**WORK TO COMPLETE:** In the listing below, find the line holding "make_bindings(tape_blue, dark_blue)" and the line holding "bpy.data.objects.remove(obj)". Write out those two lines and all lines between, exactly, and nothing more.

[Entries with model source code]
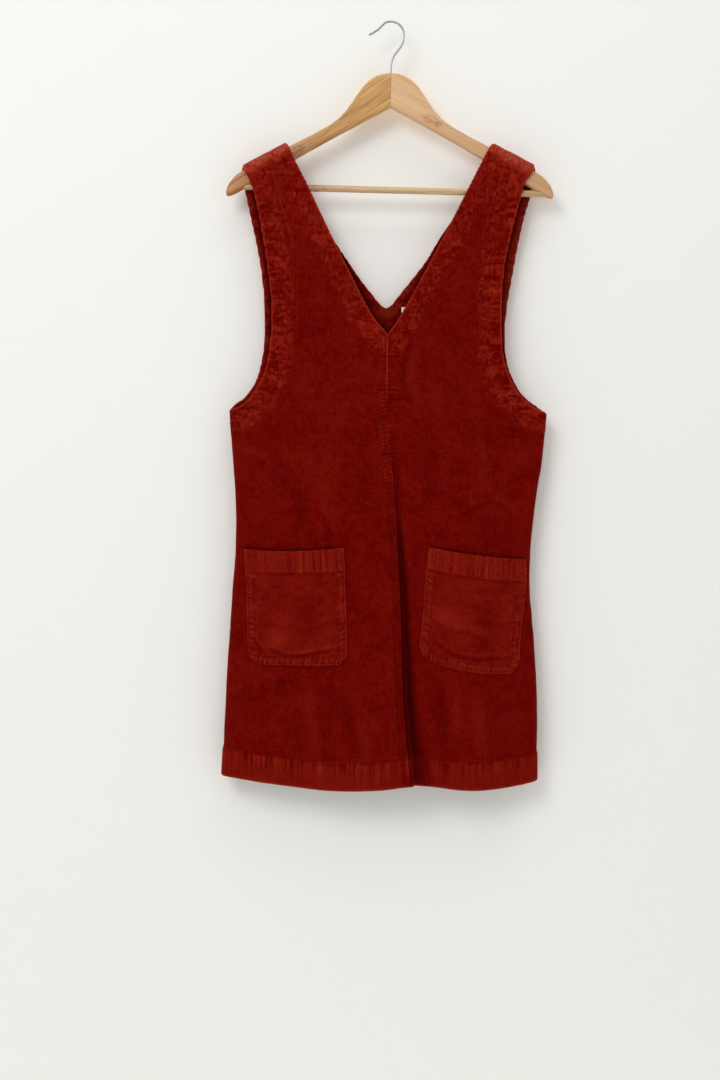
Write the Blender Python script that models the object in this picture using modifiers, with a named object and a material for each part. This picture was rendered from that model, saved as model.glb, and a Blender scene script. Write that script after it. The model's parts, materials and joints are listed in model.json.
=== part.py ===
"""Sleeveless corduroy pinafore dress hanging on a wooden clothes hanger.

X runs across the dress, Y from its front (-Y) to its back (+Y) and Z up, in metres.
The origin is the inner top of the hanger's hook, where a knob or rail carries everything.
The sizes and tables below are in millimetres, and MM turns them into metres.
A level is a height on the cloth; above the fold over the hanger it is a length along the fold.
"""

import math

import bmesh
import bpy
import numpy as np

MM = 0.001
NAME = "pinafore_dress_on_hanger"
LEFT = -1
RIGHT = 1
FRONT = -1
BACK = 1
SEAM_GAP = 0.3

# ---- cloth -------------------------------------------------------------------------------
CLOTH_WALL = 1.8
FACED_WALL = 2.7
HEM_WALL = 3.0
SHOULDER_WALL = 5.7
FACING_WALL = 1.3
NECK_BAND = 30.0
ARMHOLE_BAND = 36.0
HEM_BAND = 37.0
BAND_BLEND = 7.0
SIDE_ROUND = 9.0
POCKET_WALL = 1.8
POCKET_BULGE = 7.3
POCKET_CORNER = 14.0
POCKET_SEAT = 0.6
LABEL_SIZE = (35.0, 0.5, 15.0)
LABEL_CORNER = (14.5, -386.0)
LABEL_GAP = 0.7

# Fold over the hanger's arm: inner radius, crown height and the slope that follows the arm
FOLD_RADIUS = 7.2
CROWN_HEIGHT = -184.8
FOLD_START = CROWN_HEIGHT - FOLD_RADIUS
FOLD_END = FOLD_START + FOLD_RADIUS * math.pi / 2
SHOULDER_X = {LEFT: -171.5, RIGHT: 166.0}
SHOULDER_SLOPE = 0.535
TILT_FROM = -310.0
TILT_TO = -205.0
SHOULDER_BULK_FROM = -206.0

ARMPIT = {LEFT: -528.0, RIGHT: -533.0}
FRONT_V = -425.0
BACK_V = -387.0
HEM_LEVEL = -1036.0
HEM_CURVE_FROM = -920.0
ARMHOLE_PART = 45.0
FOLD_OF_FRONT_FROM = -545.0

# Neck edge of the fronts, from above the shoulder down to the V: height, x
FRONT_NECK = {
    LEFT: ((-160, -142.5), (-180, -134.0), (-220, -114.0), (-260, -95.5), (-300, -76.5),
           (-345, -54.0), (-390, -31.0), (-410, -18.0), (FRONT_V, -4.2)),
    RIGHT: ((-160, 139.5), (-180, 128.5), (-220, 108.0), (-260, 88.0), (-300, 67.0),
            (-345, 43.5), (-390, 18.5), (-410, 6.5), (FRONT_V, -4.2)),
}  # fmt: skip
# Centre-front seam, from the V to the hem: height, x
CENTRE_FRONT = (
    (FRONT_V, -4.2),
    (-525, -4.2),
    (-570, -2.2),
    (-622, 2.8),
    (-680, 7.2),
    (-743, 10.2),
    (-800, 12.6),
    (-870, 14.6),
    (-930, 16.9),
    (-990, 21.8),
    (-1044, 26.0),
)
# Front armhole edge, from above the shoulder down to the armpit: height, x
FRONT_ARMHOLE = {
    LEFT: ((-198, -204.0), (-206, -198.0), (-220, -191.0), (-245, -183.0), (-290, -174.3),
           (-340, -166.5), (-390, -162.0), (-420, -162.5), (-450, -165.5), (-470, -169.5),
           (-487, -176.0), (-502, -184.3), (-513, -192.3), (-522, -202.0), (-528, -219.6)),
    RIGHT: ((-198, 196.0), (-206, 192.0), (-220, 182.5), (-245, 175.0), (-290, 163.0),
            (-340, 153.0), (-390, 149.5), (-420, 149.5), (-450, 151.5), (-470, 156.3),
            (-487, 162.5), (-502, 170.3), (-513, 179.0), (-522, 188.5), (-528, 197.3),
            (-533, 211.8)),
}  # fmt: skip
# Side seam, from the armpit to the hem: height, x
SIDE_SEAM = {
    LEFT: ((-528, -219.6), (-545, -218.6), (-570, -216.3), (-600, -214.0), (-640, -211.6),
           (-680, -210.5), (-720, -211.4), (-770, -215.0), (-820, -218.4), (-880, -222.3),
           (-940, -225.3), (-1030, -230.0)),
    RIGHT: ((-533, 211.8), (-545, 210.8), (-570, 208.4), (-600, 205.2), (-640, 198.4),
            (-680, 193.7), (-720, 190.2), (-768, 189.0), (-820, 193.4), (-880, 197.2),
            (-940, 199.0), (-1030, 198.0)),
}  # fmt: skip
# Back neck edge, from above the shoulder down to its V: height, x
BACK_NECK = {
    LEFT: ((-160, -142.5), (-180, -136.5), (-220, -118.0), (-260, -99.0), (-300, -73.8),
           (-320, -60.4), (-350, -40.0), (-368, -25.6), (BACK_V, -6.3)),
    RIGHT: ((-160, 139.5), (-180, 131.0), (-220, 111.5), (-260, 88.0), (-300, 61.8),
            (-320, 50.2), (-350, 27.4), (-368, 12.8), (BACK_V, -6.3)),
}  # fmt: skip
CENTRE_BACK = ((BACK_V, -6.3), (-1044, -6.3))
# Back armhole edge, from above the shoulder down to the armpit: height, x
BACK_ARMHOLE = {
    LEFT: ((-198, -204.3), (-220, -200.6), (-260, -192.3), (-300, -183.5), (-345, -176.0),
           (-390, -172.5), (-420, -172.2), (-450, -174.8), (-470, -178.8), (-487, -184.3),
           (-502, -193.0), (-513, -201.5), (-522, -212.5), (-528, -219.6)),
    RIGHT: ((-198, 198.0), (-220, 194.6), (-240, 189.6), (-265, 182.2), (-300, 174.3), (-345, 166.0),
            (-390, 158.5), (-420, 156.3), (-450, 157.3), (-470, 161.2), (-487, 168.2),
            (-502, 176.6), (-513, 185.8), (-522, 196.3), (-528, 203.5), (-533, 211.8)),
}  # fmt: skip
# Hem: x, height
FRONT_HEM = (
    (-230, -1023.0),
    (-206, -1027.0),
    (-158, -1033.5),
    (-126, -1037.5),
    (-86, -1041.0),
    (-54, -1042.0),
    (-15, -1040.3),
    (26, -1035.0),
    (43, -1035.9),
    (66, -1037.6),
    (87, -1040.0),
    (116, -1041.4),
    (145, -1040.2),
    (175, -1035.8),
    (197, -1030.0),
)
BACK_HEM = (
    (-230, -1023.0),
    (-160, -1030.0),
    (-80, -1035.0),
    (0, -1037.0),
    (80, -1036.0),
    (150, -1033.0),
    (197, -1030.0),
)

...

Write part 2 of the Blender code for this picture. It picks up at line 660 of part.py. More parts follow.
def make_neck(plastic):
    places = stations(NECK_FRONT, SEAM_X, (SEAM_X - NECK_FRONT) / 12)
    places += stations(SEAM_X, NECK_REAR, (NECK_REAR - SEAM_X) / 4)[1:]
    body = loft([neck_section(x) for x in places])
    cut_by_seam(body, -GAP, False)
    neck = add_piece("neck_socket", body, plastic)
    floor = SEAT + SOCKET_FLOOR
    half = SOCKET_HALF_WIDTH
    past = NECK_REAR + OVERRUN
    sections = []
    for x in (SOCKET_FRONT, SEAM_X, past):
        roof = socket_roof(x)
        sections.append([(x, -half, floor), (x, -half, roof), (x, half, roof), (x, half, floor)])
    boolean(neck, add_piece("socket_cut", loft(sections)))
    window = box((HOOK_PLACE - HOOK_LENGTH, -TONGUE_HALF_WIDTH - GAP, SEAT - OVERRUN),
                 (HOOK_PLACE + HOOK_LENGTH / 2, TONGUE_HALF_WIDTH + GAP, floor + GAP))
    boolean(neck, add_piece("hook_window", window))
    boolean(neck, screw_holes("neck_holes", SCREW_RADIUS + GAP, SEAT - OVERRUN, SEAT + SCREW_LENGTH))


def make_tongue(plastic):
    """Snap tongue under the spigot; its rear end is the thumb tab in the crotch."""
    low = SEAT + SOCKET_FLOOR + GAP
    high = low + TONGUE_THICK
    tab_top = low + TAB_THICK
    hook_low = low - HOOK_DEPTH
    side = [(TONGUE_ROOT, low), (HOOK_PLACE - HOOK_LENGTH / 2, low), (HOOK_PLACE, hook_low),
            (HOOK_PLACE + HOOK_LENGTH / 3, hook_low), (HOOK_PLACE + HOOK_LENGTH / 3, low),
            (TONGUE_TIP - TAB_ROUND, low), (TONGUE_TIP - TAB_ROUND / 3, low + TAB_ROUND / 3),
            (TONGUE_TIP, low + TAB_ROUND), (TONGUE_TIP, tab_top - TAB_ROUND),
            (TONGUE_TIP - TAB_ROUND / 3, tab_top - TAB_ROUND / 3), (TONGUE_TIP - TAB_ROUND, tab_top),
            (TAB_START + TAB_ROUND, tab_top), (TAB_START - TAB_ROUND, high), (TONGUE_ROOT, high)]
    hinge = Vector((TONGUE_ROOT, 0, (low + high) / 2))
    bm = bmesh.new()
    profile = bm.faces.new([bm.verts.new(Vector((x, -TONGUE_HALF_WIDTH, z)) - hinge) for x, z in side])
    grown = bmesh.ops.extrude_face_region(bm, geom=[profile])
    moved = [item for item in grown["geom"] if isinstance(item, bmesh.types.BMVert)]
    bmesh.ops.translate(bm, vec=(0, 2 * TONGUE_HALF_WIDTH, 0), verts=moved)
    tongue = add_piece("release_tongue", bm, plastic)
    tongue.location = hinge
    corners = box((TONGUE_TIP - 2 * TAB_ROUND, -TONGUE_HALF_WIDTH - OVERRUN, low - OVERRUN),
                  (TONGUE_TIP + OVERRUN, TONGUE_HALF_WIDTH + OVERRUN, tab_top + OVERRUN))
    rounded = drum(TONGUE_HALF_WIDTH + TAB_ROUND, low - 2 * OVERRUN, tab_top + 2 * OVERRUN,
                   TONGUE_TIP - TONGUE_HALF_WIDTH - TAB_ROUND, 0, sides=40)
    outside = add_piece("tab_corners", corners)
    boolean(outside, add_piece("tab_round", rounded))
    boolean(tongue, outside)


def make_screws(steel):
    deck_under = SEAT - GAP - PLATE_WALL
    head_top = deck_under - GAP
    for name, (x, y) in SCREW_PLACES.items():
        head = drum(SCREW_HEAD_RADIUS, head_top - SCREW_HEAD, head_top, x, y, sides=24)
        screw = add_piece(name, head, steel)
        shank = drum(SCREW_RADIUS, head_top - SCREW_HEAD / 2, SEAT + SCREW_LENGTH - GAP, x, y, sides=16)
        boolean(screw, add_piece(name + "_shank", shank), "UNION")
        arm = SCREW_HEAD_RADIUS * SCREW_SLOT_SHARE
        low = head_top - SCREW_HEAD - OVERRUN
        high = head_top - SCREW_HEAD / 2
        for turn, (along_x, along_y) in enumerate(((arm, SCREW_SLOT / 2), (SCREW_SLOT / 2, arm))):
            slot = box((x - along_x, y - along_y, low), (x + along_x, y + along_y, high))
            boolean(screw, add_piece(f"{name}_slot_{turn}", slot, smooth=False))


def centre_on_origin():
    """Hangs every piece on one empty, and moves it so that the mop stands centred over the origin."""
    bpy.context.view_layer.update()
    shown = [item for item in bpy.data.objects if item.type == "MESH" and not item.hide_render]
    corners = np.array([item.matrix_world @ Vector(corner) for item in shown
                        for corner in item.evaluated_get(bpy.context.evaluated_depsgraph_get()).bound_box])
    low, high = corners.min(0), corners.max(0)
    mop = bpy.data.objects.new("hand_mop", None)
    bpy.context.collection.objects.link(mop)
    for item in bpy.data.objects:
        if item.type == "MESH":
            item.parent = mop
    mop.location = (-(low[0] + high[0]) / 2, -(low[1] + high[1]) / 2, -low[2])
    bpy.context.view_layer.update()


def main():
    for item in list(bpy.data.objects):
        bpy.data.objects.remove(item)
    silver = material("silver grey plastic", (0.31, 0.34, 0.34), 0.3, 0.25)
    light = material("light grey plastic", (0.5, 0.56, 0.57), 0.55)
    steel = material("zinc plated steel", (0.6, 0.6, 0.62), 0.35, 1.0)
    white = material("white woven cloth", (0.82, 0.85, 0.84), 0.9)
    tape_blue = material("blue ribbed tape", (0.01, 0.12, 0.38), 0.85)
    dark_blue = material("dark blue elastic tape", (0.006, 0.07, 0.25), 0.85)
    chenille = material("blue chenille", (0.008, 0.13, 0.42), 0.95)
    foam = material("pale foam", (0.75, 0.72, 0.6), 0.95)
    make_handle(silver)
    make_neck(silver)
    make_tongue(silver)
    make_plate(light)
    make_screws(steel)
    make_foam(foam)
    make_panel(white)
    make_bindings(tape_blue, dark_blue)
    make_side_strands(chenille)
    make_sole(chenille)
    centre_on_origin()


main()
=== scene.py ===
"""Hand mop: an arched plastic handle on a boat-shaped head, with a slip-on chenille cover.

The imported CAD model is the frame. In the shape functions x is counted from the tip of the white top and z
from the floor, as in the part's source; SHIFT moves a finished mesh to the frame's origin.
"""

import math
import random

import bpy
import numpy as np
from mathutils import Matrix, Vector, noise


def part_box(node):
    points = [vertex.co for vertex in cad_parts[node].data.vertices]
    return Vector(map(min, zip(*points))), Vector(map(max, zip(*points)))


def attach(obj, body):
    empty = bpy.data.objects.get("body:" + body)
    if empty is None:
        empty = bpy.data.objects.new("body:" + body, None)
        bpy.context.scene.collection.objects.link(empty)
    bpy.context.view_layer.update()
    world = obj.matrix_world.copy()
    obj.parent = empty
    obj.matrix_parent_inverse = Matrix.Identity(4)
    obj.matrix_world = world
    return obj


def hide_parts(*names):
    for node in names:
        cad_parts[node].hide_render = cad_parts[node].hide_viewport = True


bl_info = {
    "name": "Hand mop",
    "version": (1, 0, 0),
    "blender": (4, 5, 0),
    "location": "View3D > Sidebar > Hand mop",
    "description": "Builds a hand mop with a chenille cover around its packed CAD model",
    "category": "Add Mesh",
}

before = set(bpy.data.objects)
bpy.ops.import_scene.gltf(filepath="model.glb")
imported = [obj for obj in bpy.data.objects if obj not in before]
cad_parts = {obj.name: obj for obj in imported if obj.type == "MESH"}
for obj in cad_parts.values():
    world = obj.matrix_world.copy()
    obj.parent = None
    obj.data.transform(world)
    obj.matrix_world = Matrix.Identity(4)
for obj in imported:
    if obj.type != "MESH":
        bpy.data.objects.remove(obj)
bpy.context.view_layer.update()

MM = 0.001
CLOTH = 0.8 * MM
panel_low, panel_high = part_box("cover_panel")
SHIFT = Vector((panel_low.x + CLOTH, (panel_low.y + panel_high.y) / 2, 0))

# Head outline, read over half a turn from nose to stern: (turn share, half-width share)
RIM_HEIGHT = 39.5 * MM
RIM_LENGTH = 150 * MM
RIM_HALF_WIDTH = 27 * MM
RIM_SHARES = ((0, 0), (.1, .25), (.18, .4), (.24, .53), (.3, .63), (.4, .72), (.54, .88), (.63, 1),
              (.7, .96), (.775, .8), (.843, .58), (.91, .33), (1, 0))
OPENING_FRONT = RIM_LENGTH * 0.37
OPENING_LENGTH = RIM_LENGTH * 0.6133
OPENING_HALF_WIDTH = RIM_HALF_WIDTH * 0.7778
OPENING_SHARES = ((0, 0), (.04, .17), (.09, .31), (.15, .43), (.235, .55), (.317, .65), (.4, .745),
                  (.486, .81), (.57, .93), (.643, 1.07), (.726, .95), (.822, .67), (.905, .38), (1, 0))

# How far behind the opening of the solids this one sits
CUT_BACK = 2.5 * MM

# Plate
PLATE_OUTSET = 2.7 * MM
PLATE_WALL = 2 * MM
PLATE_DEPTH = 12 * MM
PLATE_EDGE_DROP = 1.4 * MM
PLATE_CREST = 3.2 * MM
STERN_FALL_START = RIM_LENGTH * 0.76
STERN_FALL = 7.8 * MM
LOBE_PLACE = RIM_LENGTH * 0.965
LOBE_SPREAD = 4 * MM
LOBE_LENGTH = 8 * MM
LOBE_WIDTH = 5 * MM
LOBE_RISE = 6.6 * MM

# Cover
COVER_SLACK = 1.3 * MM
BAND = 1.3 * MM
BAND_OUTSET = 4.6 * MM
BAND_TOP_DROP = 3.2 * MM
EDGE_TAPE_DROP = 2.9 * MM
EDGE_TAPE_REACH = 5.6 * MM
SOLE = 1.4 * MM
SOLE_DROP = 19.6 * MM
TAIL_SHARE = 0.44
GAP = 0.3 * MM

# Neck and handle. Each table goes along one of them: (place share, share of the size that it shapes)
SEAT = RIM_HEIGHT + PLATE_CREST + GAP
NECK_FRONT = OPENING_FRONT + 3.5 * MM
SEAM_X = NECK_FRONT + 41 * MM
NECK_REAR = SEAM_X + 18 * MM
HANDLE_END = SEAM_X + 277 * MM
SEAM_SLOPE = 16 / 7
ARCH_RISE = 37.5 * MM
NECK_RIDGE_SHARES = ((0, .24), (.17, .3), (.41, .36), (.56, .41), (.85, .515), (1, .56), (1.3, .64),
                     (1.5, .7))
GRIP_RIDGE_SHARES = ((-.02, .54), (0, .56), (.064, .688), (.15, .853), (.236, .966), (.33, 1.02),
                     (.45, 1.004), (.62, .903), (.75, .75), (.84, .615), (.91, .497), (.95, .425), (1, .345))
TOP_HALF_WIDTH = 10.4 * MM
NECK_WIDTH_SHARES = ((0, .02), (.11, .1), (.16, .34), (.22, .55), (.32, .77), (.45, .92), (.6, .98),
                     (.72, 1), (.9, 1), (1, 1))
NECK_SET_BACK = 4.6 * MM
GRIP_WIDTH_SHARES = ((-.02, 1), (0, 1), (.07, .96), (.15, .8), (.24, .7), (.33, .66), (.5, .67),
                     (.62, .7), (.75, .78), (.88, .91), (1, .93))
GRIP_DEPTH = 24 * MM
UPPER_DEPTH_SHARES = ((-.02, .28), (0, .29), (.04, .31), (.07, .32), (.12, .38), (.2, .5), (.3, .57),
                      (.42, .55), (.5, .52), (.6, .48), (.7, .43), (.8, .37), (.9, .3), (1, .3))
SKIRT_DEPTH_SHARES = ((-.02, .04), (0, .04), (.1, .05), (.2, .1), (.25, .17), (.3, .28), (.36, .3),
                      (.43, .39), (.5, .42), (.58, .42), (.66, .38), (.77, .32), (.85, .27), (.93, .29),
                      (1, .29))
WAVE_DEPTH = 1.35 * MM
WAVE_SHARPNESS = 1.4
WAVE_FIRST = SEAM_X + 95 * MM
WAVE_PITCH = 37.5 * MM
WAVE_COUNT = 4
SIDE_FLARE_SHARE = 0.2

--

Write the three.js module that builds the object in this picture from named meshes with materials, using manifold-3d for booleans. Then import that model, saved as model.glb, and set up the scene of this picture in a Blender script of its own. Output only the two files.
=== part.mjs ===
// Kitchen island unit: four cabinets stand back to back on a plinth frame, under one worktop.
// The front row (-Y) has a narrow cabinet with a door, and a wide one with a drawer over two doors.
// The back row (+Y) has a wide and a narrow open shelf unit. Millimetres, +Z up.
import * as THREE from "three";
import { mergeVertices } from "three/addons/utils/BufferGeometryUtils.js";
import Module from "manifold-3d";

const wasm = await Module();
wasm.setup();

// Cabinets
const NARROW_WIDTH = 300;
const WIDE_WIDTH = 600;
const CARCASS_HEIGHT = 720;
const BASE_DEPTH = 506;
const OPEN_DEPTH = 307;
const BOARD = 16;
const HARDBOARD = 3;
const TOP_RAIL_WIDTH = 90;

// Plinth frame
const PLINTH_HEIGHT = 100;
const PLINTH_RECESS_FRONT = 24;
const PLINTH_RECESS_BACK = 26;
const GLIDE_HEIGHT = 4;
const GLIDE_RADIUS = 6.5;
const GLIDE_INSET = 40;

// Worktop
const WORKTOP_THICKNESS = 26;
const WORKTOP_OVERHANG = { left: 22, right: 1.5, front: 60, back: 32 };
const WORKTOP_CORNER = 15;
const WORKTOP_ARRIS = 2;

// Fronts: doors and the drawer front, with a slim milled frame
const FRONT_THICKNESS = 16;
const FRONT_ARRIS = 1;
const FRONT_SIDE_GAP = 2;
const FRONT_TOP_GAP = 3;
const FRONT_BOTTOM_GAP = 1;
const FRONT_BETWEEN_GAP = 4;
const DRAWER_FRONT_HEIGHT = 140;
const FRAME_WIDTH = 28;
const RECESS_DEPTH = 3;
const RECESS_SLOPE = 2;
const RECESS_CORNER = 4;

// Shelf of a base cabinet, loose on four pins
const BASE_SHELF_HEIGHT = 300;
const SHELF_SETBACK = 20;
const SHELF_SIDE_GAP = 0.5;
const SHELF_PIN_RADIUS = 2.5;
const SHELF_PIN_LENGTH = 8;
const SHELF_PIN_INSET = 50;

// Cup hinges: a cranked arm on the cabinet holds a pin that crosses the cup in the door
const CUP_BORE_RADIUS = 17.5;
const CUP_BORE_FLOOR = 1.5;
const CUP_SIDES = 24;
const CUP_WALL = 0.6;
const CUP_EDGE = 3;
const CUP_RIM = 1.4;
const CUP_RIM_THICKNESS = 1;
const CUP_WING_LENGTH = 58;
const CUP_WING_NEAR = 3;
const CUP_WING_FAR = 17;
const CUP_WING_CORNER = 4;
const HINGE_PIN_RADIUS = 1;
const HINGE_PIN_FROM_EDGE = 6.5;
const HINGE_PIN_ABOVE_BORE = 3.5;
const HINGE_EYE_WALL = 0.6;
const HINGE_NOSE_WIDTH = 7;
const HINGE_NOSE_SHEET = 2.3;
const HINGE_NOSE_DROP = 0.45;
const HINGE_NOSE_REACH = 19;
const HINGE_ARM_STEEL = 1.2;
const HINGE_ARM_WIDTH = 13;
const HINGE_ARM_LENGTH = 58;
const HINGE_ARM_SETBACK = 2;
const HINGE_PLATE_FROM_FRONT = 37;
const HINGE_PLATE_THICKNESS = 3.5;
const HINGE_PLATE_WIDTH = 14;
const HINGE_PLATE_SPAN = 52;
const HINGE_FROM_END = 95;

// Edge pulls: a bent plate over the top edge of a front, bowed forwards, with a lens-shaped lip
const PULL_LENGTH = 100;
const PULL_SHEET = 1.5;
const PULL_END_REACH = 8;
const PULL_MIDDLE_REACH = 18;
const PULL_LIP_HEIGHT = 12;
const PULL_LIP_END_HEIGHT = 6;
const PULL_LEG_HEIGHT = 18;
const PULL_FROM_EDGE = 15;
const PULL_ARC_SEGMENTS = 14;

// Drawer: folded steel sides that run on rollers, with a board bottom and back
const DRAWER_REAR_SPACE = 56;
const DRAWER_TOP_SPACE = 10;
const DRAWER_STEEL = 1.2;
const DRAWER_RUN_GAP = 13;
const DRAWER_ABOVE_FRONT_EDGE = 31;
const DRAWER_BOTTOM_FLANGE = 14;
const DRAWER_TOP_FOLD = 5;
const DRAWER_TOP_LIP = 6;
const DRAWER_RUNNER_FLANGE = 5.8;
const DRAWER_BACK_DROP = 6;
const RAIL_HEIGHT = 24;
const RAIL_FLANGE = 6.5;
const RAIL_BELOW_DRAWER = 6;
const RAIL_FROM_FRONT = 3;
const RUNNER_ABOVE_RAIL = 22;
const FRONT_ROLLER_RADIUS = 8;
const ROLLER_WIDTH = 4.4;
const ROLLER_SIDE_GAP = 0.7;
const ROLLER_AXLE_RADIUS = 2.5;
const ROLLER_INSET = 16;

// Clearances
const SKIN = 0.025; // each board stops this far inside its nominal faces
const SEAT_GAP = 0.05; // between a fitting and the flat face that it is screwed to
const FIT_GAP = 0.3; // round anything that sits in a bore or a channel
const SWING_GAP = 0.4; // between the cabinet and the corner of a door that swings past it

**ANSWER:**
    make_bindings(tape_blue, dark_blue)
    make_side_strands(chenille)
    make_sole(chenille)
    centre_on_origin()


main()
=== scene.py ===
"""Hand mop: an arched plastic handle on a boat-shaped head, with a slip-on chenille cover.

The imported CAD model is the frame. In the shape functions x is counted from the tip of the white top and z
from the floor, as in the part's source; SHIFT moves a finished mesh to the frame's origin.
"""

import math
import random

import bpy
import numpy as np
from mathutils import Matrix, Vector, noise


def part_box(node):
    points = [vertex.co for vertex in cad_parts[node].data.vertices]
    return Vector(map(min, zip(*points))), Vector(map(max, zip(*points)))


def attach(obj, body):
    empty = bpy.data.objects.get("body:" + body)
    if empty is None:
        empty = bpy.data.objects.new("body:" + body, None)
        bpy.context.scene.collection.objects.link(empty)
    bpy.context.view_layer.update()
    world = obj.matrix_world.copy()
    obj.parent = empty
    obj.matrix_parent_inverse = Matrix.Identity(4)
    obj.matrix_world = world
    return obj


def hide_parts(*names):
    for node in names:
        cad_parts[node].hide_render = cad_parts[node].hide_viewport = True


bl_info = {
    "name": "Hand mop",
    "version": (1, 0, 0),
    "blender": (4, 5, 0),
    "location": "View3D > Sidebar > Hand mop",
    "description": "Builds a hand mop with a chenille cover around its packed CAD model",
    "category": "Add Mesh",
}

before = set(bpy.data.objects)
bpy.ops.import_scene.gltf(filepath="model.glb")
imported = [obj for obj in bpy.data.objects if obj not in before]
cad_parts = {obj.name: obj for obj in imported if obj.type == "MESH"}
for obj in cad_parts.values():
    world = obj.matrix_world.copy()
    obj.parent = None
    obj.data.transform(world)
    obj.matrix_world = Matrix.Identity(4)
for obj in imported:
    if obj.type != "MESH":
        bpy.data.objects.remove(obj)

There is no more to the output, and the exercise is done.